▶ Source material:
Begin
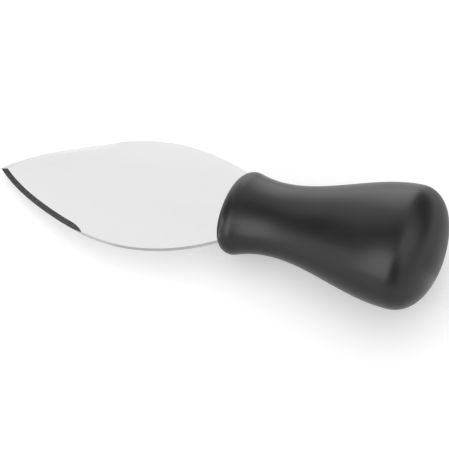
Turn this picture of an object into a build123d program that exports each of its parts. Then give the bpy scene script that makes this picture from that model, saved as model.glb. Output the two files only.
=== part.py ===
from build123d import *
import math
import os

os.makedirs("parts", exist_ok=True)

# Parmesan knife: an almond-shaped stamped blade moulded into a flared oval handle
# Millimetres. While the knife is built, X runs along the handle's axis from the tip to the butt,
# Y is across the blade and Z is square to its faces. The origin is the middle of the handle's front.

# Blade sheet and outline; the keen side is -Y, the plain side +Y, reaches are along X from the origin
sheet = 1.6
tip_reach = 84.7
tip_drop = 2.5
tip_slope_plain = 0.95
tip_slope_keen = -0.83
flank_reach_plain = 60.0
flank_plain = 11.75
flank_reach_keen = 61.8
flank_keen = 15.25
crown_reach_plain = 30.0
crown_plain = 20.1
crown_reach_keen = 33.5
crown_keen = 21.8
heel_reach = 1.2
heel_plain = 15.1
heel_slope_plain = -0.36
heel_keen = 13.0
heel_slope_keen = 0.60

# Ground bevels, on both faces of both edges, from the tip back to where the wheel was lifted
edge_land = 0.2
bevel_width = 1.75
bevel_share = 0.416
wheel_radius = 10.0
wheel_lift = 40
grind_spare = 0.6

# Tang, hidden in the handle, with two holes that the moulding fills
shoulder_reach = 4.2
shoulder_lead = 2.6
shoulder_turn = 4.0
tang_half = 7.5
tang_reach = 54.0
tang_corner = 3.0
lock_hole = 5.0
lock_first = 18.0
lock_second = 42.0

# Handle: half widths along the axis, and how flat its oval section is
flatness = 0.76
front_half = 16.6
front_flare = 0.39
flare_reach = 4.2
rim_radius = 4.3
front_rake = 0.059
front_spare = 2.5
waist_reach = 16.2
waist_half = 12.73
butt_reach = 59.6
butt_half = 21.35
handle_length = 71.5
dome_fullness = 0.618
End
▶ What the task requires: Extract the complete data, matching each line exactly.

▶ The completed task:
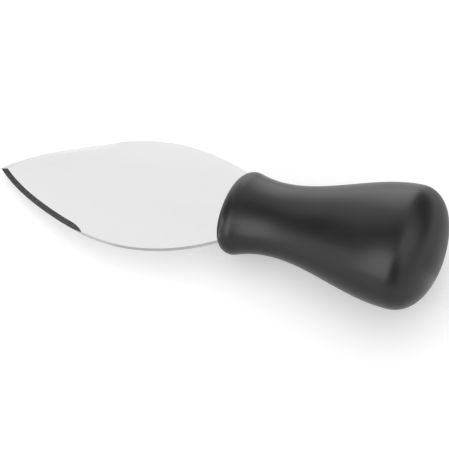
Turn this picture of an object into a build123d program that exports each of its parts. Then give the bpy scene script that makes this picture from that model, saved as model.glb. Output the two files only.
=== part.py ===
from build123d import *
import math
import os

os.makedirs("parts", exist_ok=True)

# Parmesan knife: an almond-shaped stamped blade moulded into a flared oval handle
# Millimetres. While the knife is built, X runs along the handle's axis from the tip to the butt,
# Y is across the blade and Z is square to its faces. The origin is the middle of the handle's front.

# Blade sheet and outline; the keen side is -Y, the plain side +Y, reaches are along X from the origin
sheet = 1.6
tip_reach = 84.7
tip_drop = 2.5
tip_slope_plain = 0.95
tip_slope_keen = -0.83
flank_reach_plain = 60.0
flank_plain = 11.75
flank_reach_keen = 61.8
flank_keen = 15.25
crown_reach_plain = 30.0
crown_plain = 20.1
crown_reach_keen = 33.5
crown_keen = 21.8
heel_reach = 1.2
heel_plain = 15.1
heel_slope_plain = -0.36
heel_keen = 13.0
heel_slope_keen = 0.60

# Ground bevels, on both faces of both edges, from the tip back to where the wheel was lifted
edge_land = 0.2
bevel_width = 1.75
bevel_share = 0.416
wheel_radius = 10.0
wheel_lift = 40
grind_spare = 0.6

# Tang, hidden in the handle, with two holes that the moulding fills
shoulder_reach = 4.2
shoulder_lead = 2.6
shoulder_turn = 4.0
tang_half = 7.5
tang_reach = 54.0
tang_corner = 3.0
lock_hole = 5.0
lock_first = 18.0
lock_second = 42.0

# Handle: half widths along the axis, and how flat its oval section is
flatness = 0.76
front_half = 16.6
front_flare = 0.39
flare_reach = 4.2
rim_radius = 4.3
front_rake = 0.059
front_spare = 2.5
waist_reach = 16.2
waist_half = 12.73
butt_reach = 59.6
butt_half = 21.35
handle_length = 71.5
dome_fullness = 0.618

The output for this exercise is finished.